Bash: grep pattern from command output

Question

I'm really new with bash, but it's one of the subjects on school. One of the exercises was:

Give the line number of the file "/etc/passwd" where the information about your own login is.

Suppose USERNAME is my own login ID, I was able to do it perfectly in this way:

 cat /etc/passwd -n | grep USERNAME | cut -f1 

Which simply gave the line number required (there may be a more optimised way). I wondered however, if there was a way to make the command more general so that it uses the output of whoami to represent the grep pattern, without scripting or using a variable.
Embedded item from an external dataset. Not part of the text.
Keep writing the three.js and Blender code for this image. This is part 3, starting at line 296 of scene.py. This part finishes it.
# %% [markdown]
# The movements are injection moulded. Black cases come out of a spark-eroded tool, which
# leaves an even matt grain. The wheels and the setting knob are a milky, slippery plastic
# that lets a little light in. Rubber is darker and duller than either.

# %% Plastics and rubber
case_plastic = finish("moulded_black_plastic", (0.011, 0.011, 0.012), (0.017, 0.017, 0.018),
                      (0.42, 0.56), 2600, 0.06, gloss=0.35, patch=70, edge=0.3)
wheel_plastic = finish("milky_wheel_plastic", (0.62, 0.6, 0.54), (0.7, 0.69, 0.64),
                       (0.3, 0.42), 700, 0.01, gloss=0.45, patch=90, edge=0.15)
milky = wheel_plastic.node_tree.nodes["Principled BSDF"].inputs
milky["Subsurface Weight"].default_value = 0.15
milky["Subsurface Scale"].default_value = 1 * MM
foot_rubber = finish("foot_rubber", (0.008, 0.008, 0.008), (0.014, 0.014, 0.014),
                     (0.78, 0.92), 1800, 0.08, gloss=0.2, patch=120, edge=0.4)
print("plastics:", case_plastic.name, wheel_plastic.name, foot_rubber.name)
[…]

In other words, to keep it an easy-to-read one-line command, like so:

 cat /etc/passwd -n | grep (whoami) | cut -f1 

Sorry if this is a really noob question.

Answer 1

cat /etc/passwd -n | grep `whoami` | cut -f1  

Surrounding a command in ` marks makes it execute the command and send the output into the command it's wrapped in.

Answer 2

You can do this with a single awk invocation:

awk -v me=$(whoami) -F: '$1==me{print NR}' /etc/passwd 

In more detail:

• the -v creates an awk variable called me and populates it with your user name.
• the -F sets the field separator to : as befits the password file.
• the $1==me only selects lines where the first field matches your user name.
• the print outputs the record number (line).